Stated problem:
Return exactly the listing's lines, from its first line to the line holding "front faces -Y.", ends included.

Dataset:
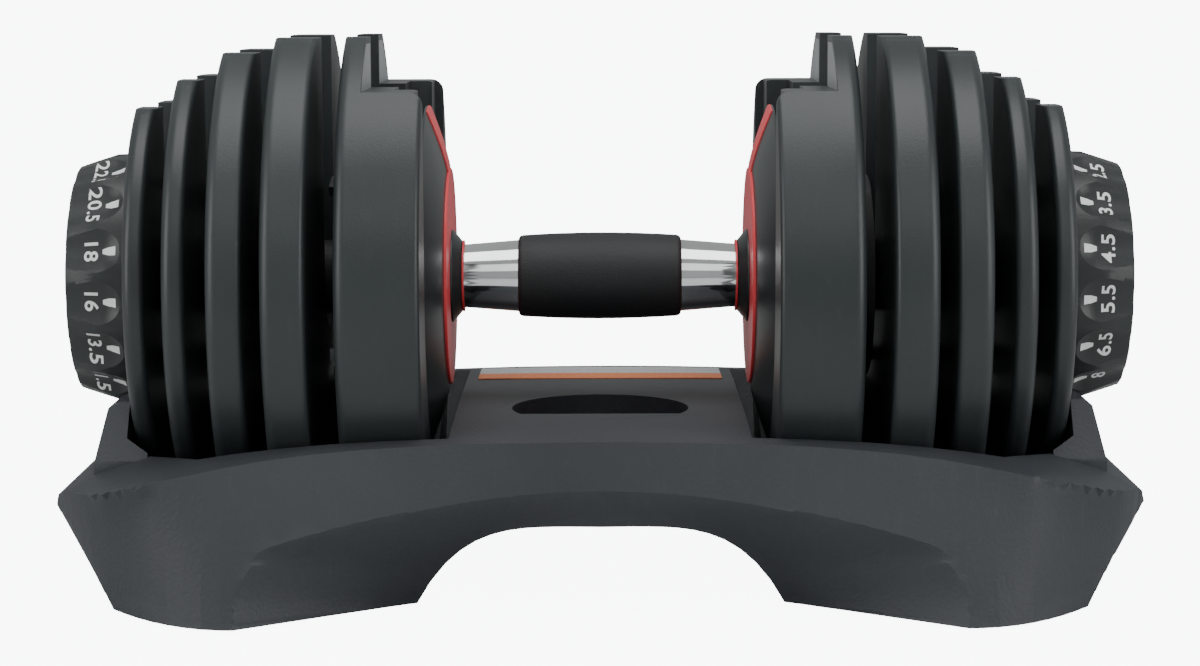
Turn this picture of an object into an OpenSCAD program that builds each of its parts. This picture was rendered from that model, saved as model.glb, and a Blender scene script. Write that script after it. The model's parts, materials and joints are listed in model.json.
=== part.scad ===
// Dial-selected adjustable dumbbell, 24 kg, resting in its moulded tray.
// Millimetres. Origin on the floor under the middle of the tray, +X along the
// handle, +Z up, and the tray's front faces -Y.

/* [Handle] */
// Length of bare handle between the two hub cones
clear_length = 105; // [90:1:140]
// Length of the rubber grip sleeve
grip_length = 63; // [50:1:70]
// Diameter of the grip sleeve at its ends
grip_end_d = 31.4; // [30:0.1:36]
// Diameter of the grip sleeve at its middle
grip_mid_d = 33.6; // [32:0.1:40]
// Diameter of the chrome tube under the grip
tube_mid_d = 27.8; // [25:0.1:29]
// Diameter of the chrome tube where it enters a hub
tube_end_d = 24.5; // [22:0.1:25]
// Diameter of the steel shaft inside the handle
shaft_d = 12; // [9:0.5:14]
// Length of a hub cone, from its tip to the guard's face
hub_length = 4.9; // [3:0.1:8]

/* [Inner guards] */
// Diameter of a domed inner guard
guard_d = 132.2; // [110:0.2:134]
// Diameter of the flat red disc on a guard
red_disc_d = 84; // [60:1:100]
// How far a guard's rim stands behind its flat face
guard_depth = 8.6; // [6:0.1:9]
// Wall of a guard
guard_wall = 3.2; // [2:0.1:4]

/* [Plates] */
// Diameter of plate 1, the innermost and thickest
plate_1_d = 202.8; // [190:0.2:245]
// Diameter of plate 2
plate_2_d = 202.4; // [160:0.2:202.8]
// Diameter of plate 3
plate_3_d = 192.2; // [150:0.2:200]
// Diameter of plate 4
plate_4_d = 174.2; // [140:0.2:190]
// Diameter of plate 5, the outermost and smallest
plate_5_d = 156; // [125:0.5:175]
// Width of plate 1 along the handle
plate_1_width = 30.8; // [25:0.2:40]
// Width of plate 2
plate_2_width = 16; // [13:0.5:20]
// Width of plate 3
plate_3_width = 13; // [10:0.5:16]
// Width of plate 4
plate_4_width = 8.5; // [7:0.5:12]
// Width of plate 5
plate_5_width = 8; // [6.5:0.5:11]
// Gap between plates 1 and 2
gap_1_2 = 10.2; // [7:0.1:14]
// Gap between plates 2 and 3
gap_2_3 = 7; // [6.8:0.1:12]
// Gap between plates 3 and 4
gap_3_4 = 8.5; // [7:0.1:12]
// Gap between plates 4 and 5
gap_4_5 = 7.5; // [7:0.1:12]
// Width of the flat at the top of a plate
flat_width = 80; // [60:1:90]
// Height of plate 1's thick part above the handle's axis
step_height = 74; // [60:1:85]
// Width of the slot that opens each plate upwards
slot_width = 38; // [34:0.5:44]
// Width of plate 1's thin outer part, which carries the two horns
horn_width = 8.4; // [6:0.2:12]
// Moulded skin over a plate's steel core
plate_skin = 1.2; // [0.8:0.1:2]

/* [Dials] */
// Diameter of a dial
dial_d = 96; // [88:1:100]
// Length of a dial along the handle
dial_length = 25; // [22:0.5:32]
// Number of weight settings on a dial
settings = 15; // [15:15]
// Depth of the finger scoops in a dial
scoop_depth = 2.2; // [1:0.1:3]

/* [Tray] */
// Height of the tray's top, at its middle, below the handle's axis
tray_drop = 48; // [40:0.5:52]
// Thickness of tray under plate 1
tray_floor = 12.6; // [9:0.1:20]
// Width of the tray's front and back walls at the top
rim_wall = 13; // [9:0.5:20]
// Half the gap between the tray's feet
foot_gap = 68; // [50:1:74]
// Height of the arch between the feet
arch_height = 32.6; // [20:0.2:34]
// How much lower the tray's corners are than its middle
corner_drop = 30; // [20:0.5:36]
// Diameter of a rubber foot pad
pad_d = 20; // [14:1:26]
// Wall left around the pockets under the tray
tray_wall = 4; // [3:0.5:6]

/* [Hidden] */
$fn = 96;

// Settings, counted from 0 at the lightest, at which each plate is carried:
// each pair is the first setting of a run and the number of settings in it.
CARRIED = [
    [[10, 5]],
    [[6, 9]],
    [[4, 2], [9, 1], [12, 3]],
    [[2, 2], [8, 1], [11, 1], [13, 2]],
    [[1, 1], [3, 1], [5, 1], [7, 1], [14, 1]]
];
REST_SETTING = 14;
PLATES = 5;
step_angle = 360 / settings;

// Stations along the handle, as distances from its middle
hub_tip = clear_length / 2;
guard_face = hub_tip + hub_length;
red_disc_t = 1;
guard_seat = guard_face + red_disc_t;
hub_tip_r = 12.8;
hub_base_r = 17.9;
hub_cone_l = hub_length - 0.6;
guard_back = guard_seat + guard_wall;
rim_station = guard_seat + guard_depth - red_disc_t;
guard_gap = 0.3;
recess_floor = rim_station + 0.9 + guard_gap;
plate_face = recess_floor - 3.2;

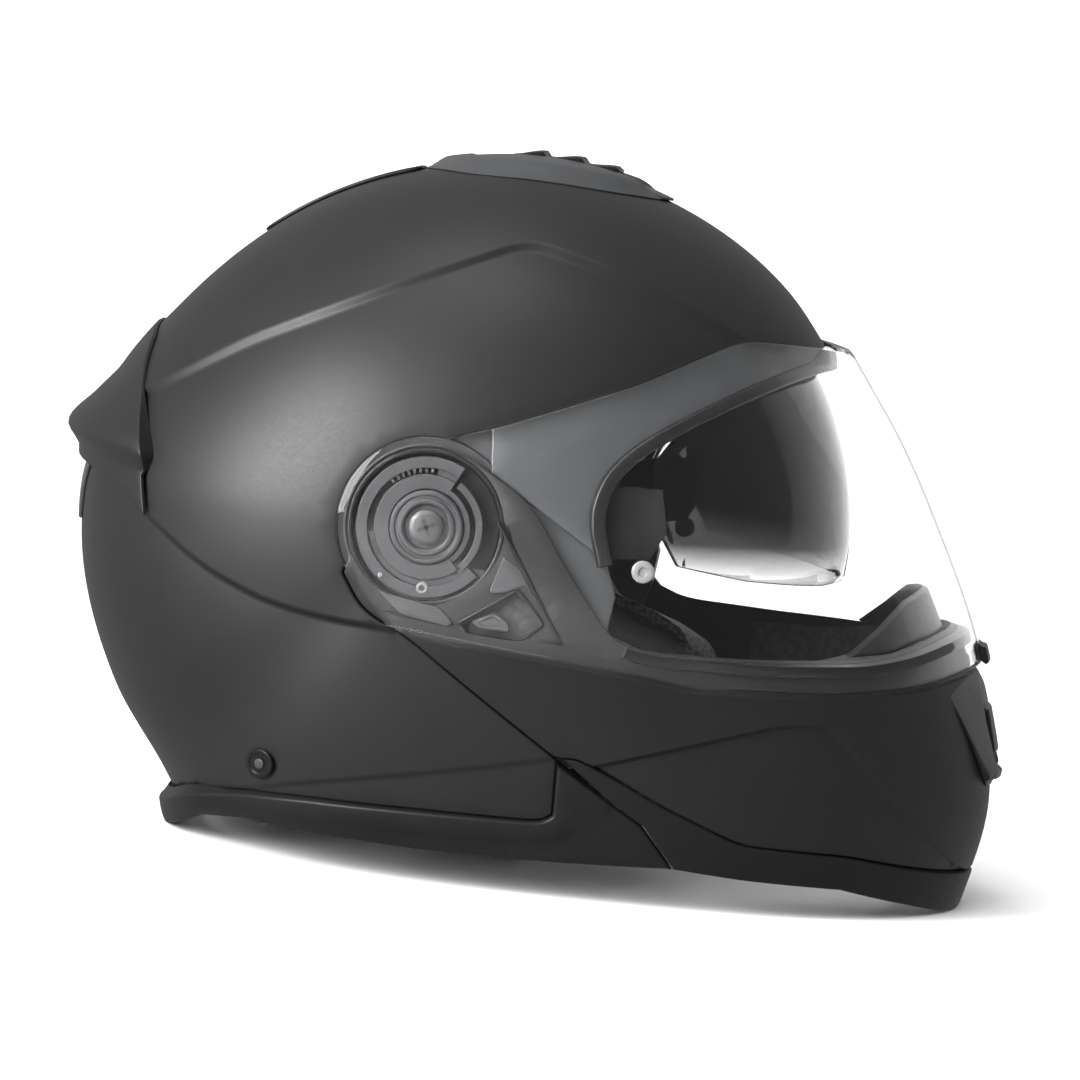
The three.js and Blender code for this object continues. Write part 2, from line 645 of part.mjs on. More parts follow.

Response to the exercise:
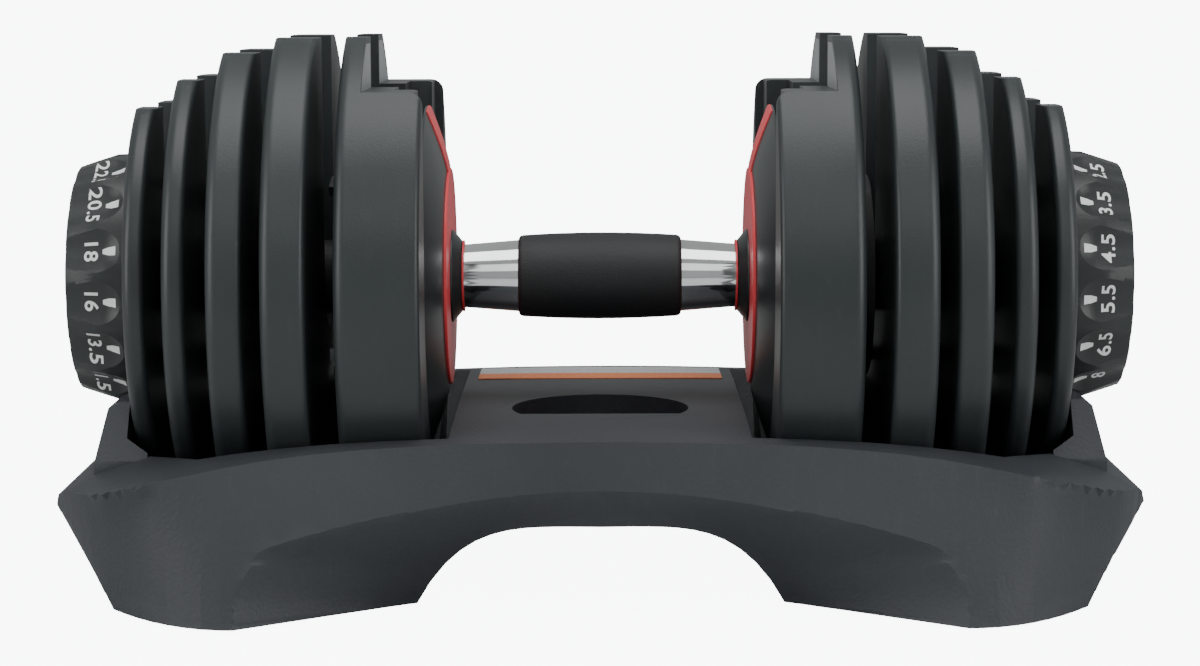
Turn this picture of an object into an OpenSCAD program that builds each of its parts. This picture was rendered from that model, saved as model.glb, and a Blender scene script. Write that script after it. The model's parts, materials and joints are listed in model.json.
=== part.scad ===
// Dial-selected adjustable dumbbell, 24 kg, resting in its moulded tray.
// Millimetres. Origin on the floor under the middle of the tray, +X along the
// handle, +Z up, and the tray's front faces -Y.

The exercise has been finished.